If you’ve ever been put off buying a snazzy pair of suede shoes because you think they’re a nightmare to keep clean, you’re in for a surprise. Because while it’s true that suede takes a bit more care than leather, the extra effort really is minimal. Here’s all you need to know to keep your suede kicks in top condition.
Quick tips on how to clean and protect suede shoes at home:
- Apply a suede protection spray regularly to avoid damage.
- Remove any dirt as soon as it’s dry with a clean cloth or a suede brush.
- For tougher stains, a suede rubber or pencil eraser works just as well.
- Use talc or cornflower to absorb liquid stains.
- Don’t wear your suede shoes if rain or snow are forecast.
That it’s easy to damage the soft nap of a pair of suede shoes is perfectly obvious, but why let your shoes get ruined in the first place? Especially given the fact that suede protection is a simple matter of spraying the correct water and stain proofing product on your shoes before you use them, and then every couple of months thereafter.
You may also wish to protect your shoes from the vagaries of the British climate by reserving your suede for those days when you’re as certain as you can be, that it won’t rain – an increasingly achievable ambition given how much more accurate Met Office weather forecasting is than it was when Michael Fish got it so badly wrong.
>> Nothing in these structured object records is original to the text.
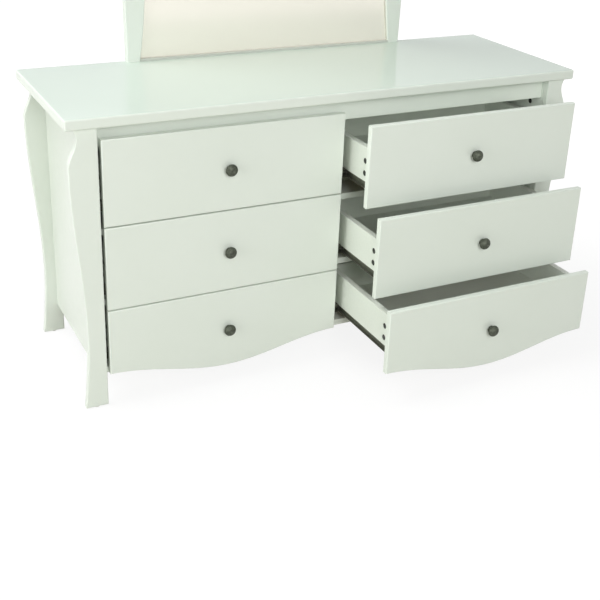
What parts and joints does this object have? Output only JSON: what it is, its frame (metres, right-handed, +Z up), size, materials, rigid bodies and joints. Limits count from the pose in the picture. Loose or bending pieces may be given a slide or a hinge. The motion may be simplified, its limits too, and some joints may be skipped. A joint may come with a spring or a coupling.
{
  "type": "dressing table",
  "caption": "White dressing table: a wide chest of drawers on curved legs with an arched, framed mirror standing on its rear edge. Drawers slide on side runners.",
  "frame": {"origin": "on the floor, under the middle of the bounding box of the piece as it stands with its right-hand drawers open; this is the middle of the width of the table top, with the table top's front edge at Y = -0.0975 m", "axes": "+Z up, -Y the way the drawers open, towards someone standing at the table, +X to that person's right"},
  "size_m": [1.4, 0.755, 1.587],
  "materials": {
    "white_lacquer": "satin white lacquer on board",
    "white_board": "white-faced hardboard",
    "brown_board": "bare hardboard",
    "runner_steel": "dark brown enamelled steel with pale nylon blocks",
    "cam_metal": "dull zinc",
    "plate_steel": "zinc-plated steel",
    "white_plastic": "matt white",
    "mirror_glass": "silvered float glass",
    "dark_pewter": "dark pewter-coloured cast metal, satin"
  },
  "bodies": {
    "cabinet": {"table_top": "white_lacquer", "left_side_panel": "white_lacquer", "right_side_panel": "white_lacquer", "front_left_leg": "white_lacquer", "front_right_leg": "white_lacquer", "rear_left_leg": "white_lacquer", "rear_right_leg": "white_lacquer", "centre_partition": "white_lacquer", "bottom_panel": "white_lacquer", "front_rail": "white_lacquer", "rear_rail": "white_lacquer", "drawer_dividers": "white_lacquer", "back_sheets": "white_board", "left_cabinet_runners": "runner_steel", "right_cabinet_runners": "runner_steel", "cam_locks": "cam_metal", "foot_glides": "white_plastic", "mirror_left_post": "white_lacquer", "mirror_right_post": "white_lacquer", "mirror_crest": "white_lacquer", "mirror_sill": "white_lacquer", "mirror_glass": "mirror_glass", "mirror_backing": "brown_board", "mirror_plates": "plate_steel"},
    "left_lower_drawer": {"left_lower_front": "white_lacquer", "left_lower_sides": "white_lacquer", "left_lower_back": "white_lacquer", "left_lower_bottom": "white_board", "left_lower_knob": "dark_pewter", "left_lower_runners": "runner_steel"},
    "left_middle_drawer": {"left_middle_front": "white_lacquer", "left_middle_sides": "white_lacquer", "left_middle_back": "white_lacquer", "left_middle_bottom": "white_board", "left_middle_knob": "dark_pewter", "left_middle_runners": "runner_steel"},
    "left_upper_drawer": {"left_upper_front": "white_lacquer", "left_upper_sides": "white_lacquer", "left_upper_back": "white_lacquer", "left_upper_bottom": "white_board", "left_upper_knob": "dark_pewter", "left_upper_runners": "runner_steel"},
    "right_lower_drawer": {"right_lower_front": "white_lacquer", "right_lower_sides": "white_lacquer", "right_lower_back": "white_lacquer", "right_lower_bottom": "white_board", "right_lower_knob": "dark_pewter", "right_lower_runners": "runner_steel"},
    "right_middle_drawer": {"right_middle_front": "white_lacquer", "right_middle_sides": "white_lacquer", "right_middle_back": "white_lacquer", "right_middle_bottom": "white_board", "right_middle_knob": "dark_pewter", "right_middle_runners": "runner_steel"},
    "right_upper_drawer": {"right_upper_front": "white_lacquer", "right_upper_sides": "white_lacquer", "right_upper_back": "white_lacquer", "right_upper_bottom": "white_board", "right_upper_knob": "dark_pewter", "right_upper_runners": "runner_steel"}
  },
  "joints": [
    {"name": "left_lower_slide", "type": "slide", "parent": "cabinet", "child": "left_lower_drawer", "axis": [0, -1, 0], "range_m": [0, 0.264]},
    {"name": "left_middle_slide", "type": "slide", "parent": "cabinet", "child": "left_middle_drawer", "axis": [0, -1, 0], "range_m": [0, 0.264]},
    {"name": "left_upper_slide", "type": "slide", "parent": "cabinet", "child": "left_upper_drawer", "axis": [0, -1, 0], "range_m": [0, 0.264]},
    {"name": "right_lower_slide", "type": "slide", "parent": "cabinet", "child": "right_lower_drawer", "axis": [0, -1, 0], "range_m": [-0.264, 0]},
    {"name": "right_middle_slide", "type": "slide", "parent": "cabinet", "child": "right_middle_drawer", "axis": [0, -1, 0], "range_m": [-0.189, 0.075]},
    {"name": "right_upper_slide", "type": "slide", "parent": "cabinet", "child": "right_upper_drawer", "axis": [0, -1, 0], "range_m": [-0.12, 0.144]}
  ]
}
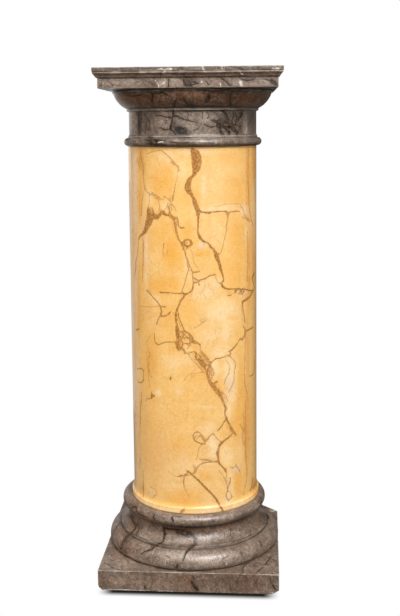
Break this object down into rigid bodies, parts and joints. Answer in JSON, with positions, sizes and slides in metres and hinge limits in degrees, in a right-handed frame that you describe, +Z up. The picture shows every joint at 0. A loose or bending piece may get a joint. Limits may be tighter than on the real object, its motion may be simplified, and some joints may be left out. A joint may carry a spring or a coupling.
{
  "type": "column",
  "caption": "Polished marble display column with a moulded square abacus, a plain veined yellow shaft and a turned base on a square plinth.",
  "frame": {"origin": "centre of the plinth's underside, on the floor", "axes": "+Z up along the column's axis, -Y out of the front face, +X to the right as seen from the front"},
  "size_m": [0.3812, 0.38, 1.0687],
  "materials": {
    "grey_marble_capital": "polished grey-brown marble",
    "yellow_marble_shaft": "polished yellow marble with brown veins",
    "grey_marble_base": "polished grey-brown marble"
  },
  "bodies": {
    "root": {"capital": "grey_marble_capital", "shaft": "yellow_marble_shaft", "base": "grey_marble_base"}
  },
  "joints": []
}
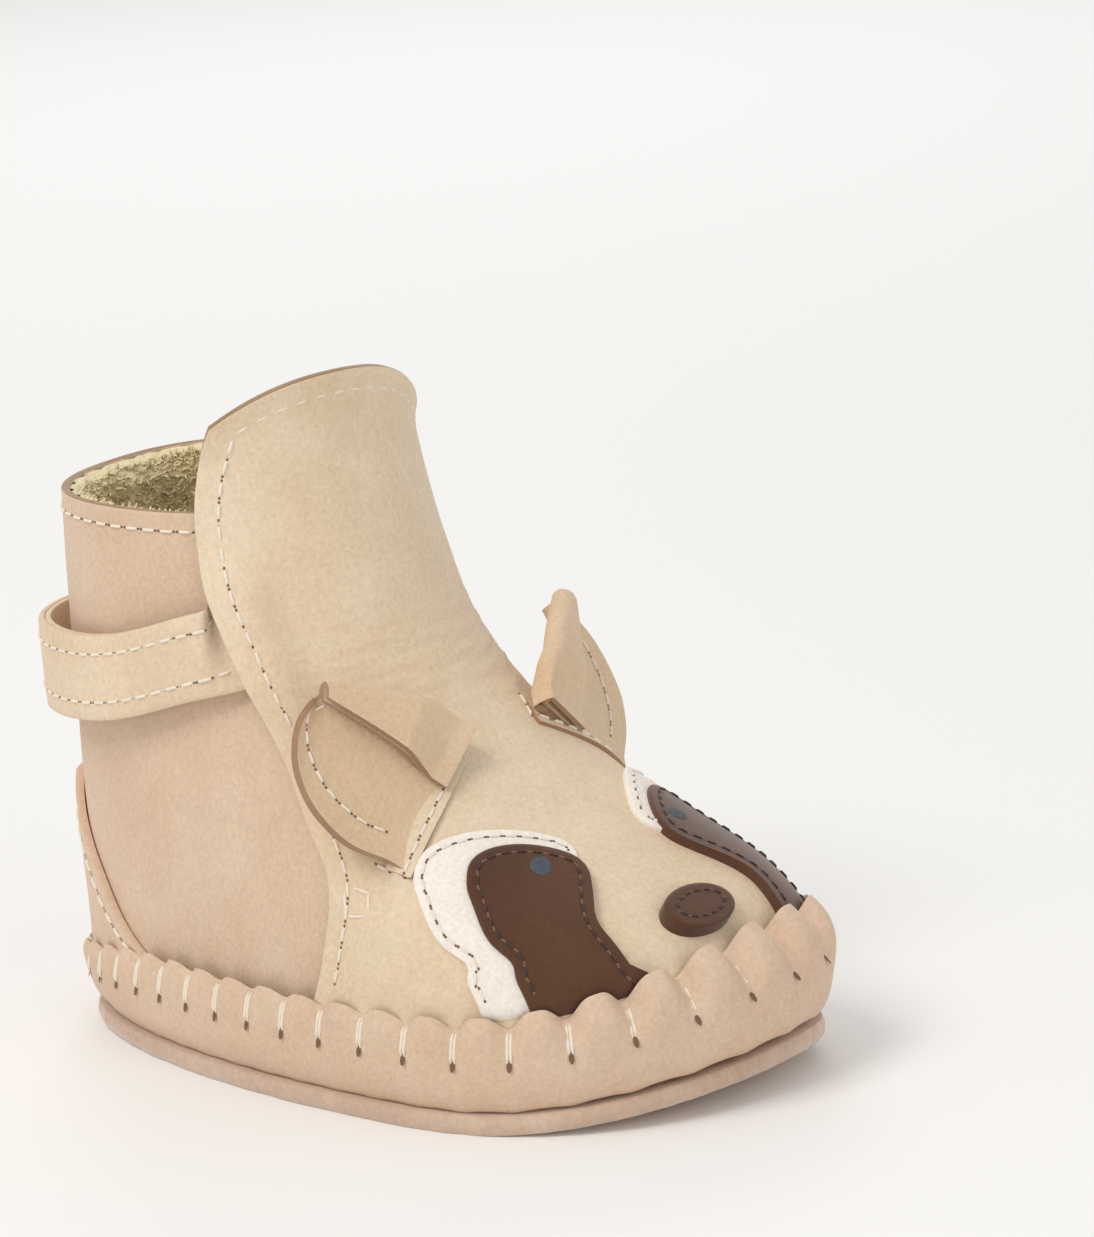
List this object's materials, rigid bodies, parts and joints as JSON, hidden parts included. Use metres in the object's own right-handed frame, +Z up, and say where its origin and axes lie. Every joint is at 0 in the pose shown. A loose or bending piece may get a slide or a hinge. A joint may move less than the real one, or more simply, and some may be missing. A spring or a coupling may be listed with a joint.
{
  "type": "baby bootie",
  "caption": "Soft leather baby bootie with shearling lining, gathered moccasin bottom, animal-face vamp with ears, fold-down tongue and a heel strap with hook-and-loop tab.",
  "frame": {"origin": "on the ground, under the middle of the bounding box of the bootie", "axes": "-Y towards the toe, +Z up, -X towards the outer side of the right foot"},
  "size_m": [0.0718, 0.1318, 0.1095],
  "materials": {
    "nubuck": "nubuck, matt",
    "vamp_leather": "smooth nubuck, matt",
    "white_leather": "smooth",
    "brown_suede": "suede",
    "sole_suede": "split suede",
    "shearling": "wool pile",
    "cream_thread": "waxed thread",
    "brown_thread": "waxed thread",
    "pupil_print": "printed dot",
    "hook_and_loop": "woven nylon tape",
    "insole_board": "felted board"
  },
  "bodies": {
    "root": {"outsole": "sole_suede", "moccasin_bottom": "nubuck", "insole_board": "insole_board", "footbed_fleece": "shearling", "quarter": "nubuck", "quarter_lining": "shearling", "vamp": "vamp_leather", "vamp_lining": "shearling", "heel_patch": "nubuck", "loop_tape": "hook_and_loop", "outer_eye_patch_white": "white_leather", "inner_eye_patch_white": "white_leather", "outer_eye_patch_brown": "brown_suede", "inner_eye_patch_brown": "brown_suede", "nose_patch": "brown_suede", "pupils": "pupil_print", "white_patch_stitches": "cream_thread", "brown_patch_stitches": "brown_thread", "nose_stitches": "brown_thread", "vamp_edge_stitches": "cream_thread", "topline_stitches": "cream_thread", "heel_patch_stitches": "cream_thread", "box_tacks": "cream_thread", "ear_slit_stitches": "cream_thread", "gathering_stitches": "cream_thread"},
    "tongue": {"tongue": "nubuck", "tongue_lining": "shearling", "tongue_stitches": "cream_thread"},
    "strap": {"strap_backing": "nubuck", "strap_face": "nubuck", "strap_stitches": "cream_thread"},
    "strap_tab": {"strap_tab_backing": "nubuck", "strap_tab_face": "nubuck", "hook_tape": "hook_and_loop", "strap_tab_stitches": "cream_thread"},
    "outer_ear": {"outer_ear_back": "nubuck", "outer_ear_front": "nubuck", "outer_ear_stitches": "cream_thread"},
    "inner_ear": {"inner_ear_back": "nubuck", "inner_ear_front": "nubuck", "inner_ear_stitches": "cream_thread"}
  },
  "joints": [
    {"name": "tongue_fold", "type": "hinge", "parent": "root", "child": "tongue", "pos_m": [0, -0.0103, 0.063], "axis": [1, 0, 0], "range_deg": [0, 35]},
    {"name": "strap_swing", "type": "hinge", "parent": "tongue", "child": "strap", "pos_m": [-0.0293, 0.0134, 0.0699], "axis": [0, 0.3905, 0.9206], "range_deg": [0, 70]},
    {"name": "strap_peel", "type": "hinge", "parent": "strap", "child": "strap_tab", "pos_m": [0.0263, 0.0468, 0.062], "axis": [0, 0, 1], "range_deg": [0, 52.5]},
    {"name": "outer_ear_flop", "type": "hinge", "parent": "root", "child": "outer_ear", "pos_m": [-0.01962, -0.01785, 0.04936], "axis": [0.7658, 0.0359, 0.6421], "range_deg": [0, 40]},
    {"name": "inner_ear_flop", "type": "hinge", "parent": "root", "child": "inner_ear", "pos_m": [0.02222, -0.01785, 0.04936], "axis": [0.7658, -0.0359, -0.6421], "range_deg": [0, 40]}
  ],
  "couplings": [
    {"joint": "strap_swing", "follows": "tongue_fold", "ratio": 2},
    {"joint": "strap_peel", "follows": "tongue_fold", "ratio": 1.5}
  ]
}
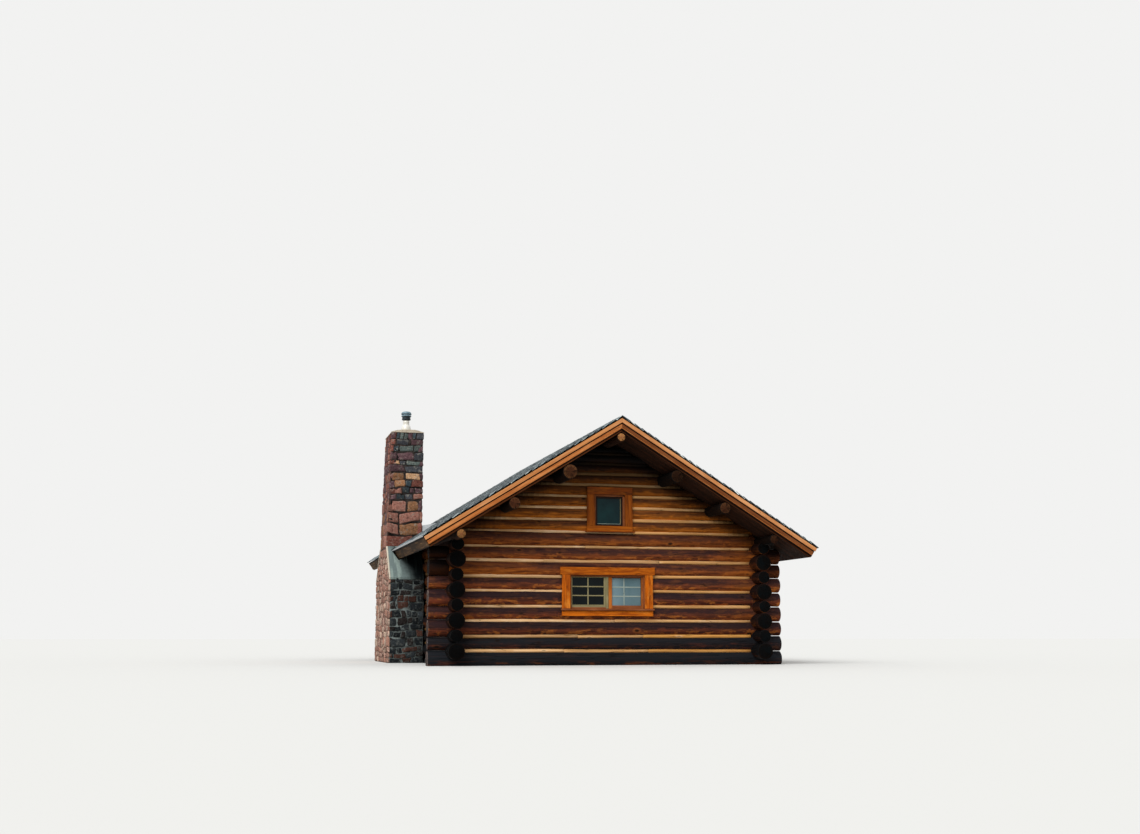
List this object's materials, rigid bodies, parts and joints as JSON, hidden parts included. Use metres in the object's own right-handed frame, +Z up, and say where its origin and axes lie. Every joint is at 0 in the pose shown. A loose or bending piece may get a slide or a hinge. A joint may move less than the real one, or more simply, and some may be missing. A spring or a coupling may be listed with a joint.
{
  "type": "log cabin",
  "caption": "Gable-roofed log cabin with saddle-notched corners, a loft, and an outside stone chimney.",
  "frame": {"origin": "on the ground under the ridge, at the middle of the front wall's bottom log", "axes": "+X to the right seen from the front, +Y along the ridge towards the back, +Z up"},
  "size_m": [7.1545, 8.84, 4.9633],
  "materials": {
    "dark_logs": "stained and weathered logs, dark reddish brown",
    "gable_logs": "stained logs, orange brown",
    "chinking": "split poles between the logs, pale tan",
    "roof_poles": "peeled round timbers, orange brown",
    "roof_deck": "sawn boards, dark brown",
    "shingles": "weathered split shingles, blue grey",
    "rake_wood": "stained boards, light orange tan",
    "fascia_wood": "weathered boards, dark brown",
    "floor_wood": "sawn planks, unfinished",
    "orange_casing": "stained boards, bright orange",
    "brown_casing": "stained boards, orange brown",
    "sash_wood": "painted sash, khaki brown",
    "glass": "clear window glass",
    "door_wood": "stained planks, red brown",
    "iron": "black iron",
    "stone": "fieldstone in mortar, red brown to grey",
    "cement": "smooth cement, grey",
    "flue_metal": "bright sheet metal",
    "sheet_metal": "dull sheet metal, bluish grey"
  },
  "bodies": {
    "root": {"back_chinking": "chinking", "back_gable_logs": "gable_logs", "back_wall_logs": "dark_logs", "barge_boards": "rake_wood", "chimney_base": "stone", "chimney_crown": "cement", "chimney_shoulders": "cement", "chimney_stack": "stone", "door_casing": "orange_casing", "door_frame": "door_wood", "door_hardware": "iron", "door_leaf": "door_wood", "eave_fascias": "fascia_wood", "floor_sleepers": "floor_wood", "flue_collar": "flue_metal", "flue_cowl": "flue_metal", "front_chinking": "chinking", "front_gable_logs": "gable_logs", "front_wall_logs": "dark_logs", "gable_window_casings": "brown_casing", "left_chinking": "chinking", "left_roof_boards": "roof_deck", "left_shingles": "shingles", "left_soffit": "roof_deck", "left_wall_logs": "dark_logs", "loft_floor": "floor_wood", "loft_joists": "floor_wood", "purlins": "roof_poles", "rafters": "roof_deck", "rake_trims": "rake_wood", "ridge_cap": "shingles", "ridge_pole": "roof_poles", "right_chinking": "chinking", "right_roof_boards": "roof_deck", "right_shingles": "shingles", "right_soffit": "roof_deck", "right_wall_logs": "dark_logs", "roof_flashing": "sheet_metal", "room_floor": "floor_wood", "side_sill_logs": "dark_logs", "wall_plates": "roof_poles", "window_casings": "orange_casing", "window_frames": "brown_casing", "window_glass": "glass", "window_sashes": "sash_wood", "window_sills": "brown_casing"}
  },
  "joints": []
}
Of course dirt and grime are unavoidable, but with the help of a soft cloth, a suede brush – which you can buy online for about a fiver – and a little elbow grease, most muddy missteps can be rectified before they do your shoes any serious mischief.
If you do get mud or other debris on your suede shoes, simply wipe off the worst of the crud and allow them to dry before giving them a once over with your suede brush. You should brush gently in the direction of the nap until you’ve removed all the dirt.
Tougher stains may require the services of a suede rubber, or if you don’t have one, a standard pencil eraser will do. Crepe rubber suede brushes are another option for removing tough stains.
You’re mid flow on your favourite topic, so much so that you don’t notice the ketchup oozing from your overstuffed burger. The next thing you know, a dollop of the red stuff falls to the ground, splattering the toes of your precious suede brogues.
On returning home, you bin your shoes and vow never again to wear suede to a barbecue. Don’t be such a drama queen. All you needed to do to save your shoes from annihilation was was take swift action.
Treat accidental spills by powdering the affected area with talc or cornflower. This soaks up the liquid, preventing it from penetrating the nap of the suede. Let the shoes dry out thoroughly before giving them a brush. All good? Now all you need to do is learn not to drone on about your model trains.
Do you already have a pair of suede shoes ruined by water stains? There’s no need to despair – there’s life in the old treads yet. Here’s what to do:
It’s counterintuitive, but the first step on the path to renovating water-damaged suede is to wet it. Dip your suede brush in water and use it to thoroughly dampen your shoes with an even coat of water all over.
Now stuff your shoes with paper – not newspaper which can stain – or a shoe tree. This helps your shoes keep their shape while they’re drying. Allow the shoes to air for a full 24 hours or until they’re completely dry.
At this stage the water marks should be far less noticeable. Now give the suede a once over with your now dry suede brush, and watch that nap return to its former glory.
Over time, suede can sometimes flatten, but there’s no need to despair. To revive the nap, back brush it with your suede brush, going against the nap of the suede until the fibres stand up once again.
You may also find that brief exposure to a burst of steam from a steam iron can help fluff up your suede, returning it to its former condition.
Got salt stains? No problem. Dampen a clean rag with a little white vinegar and apply to the suede, working it into the affected area before allowing it to dry before giving the shoes a brush.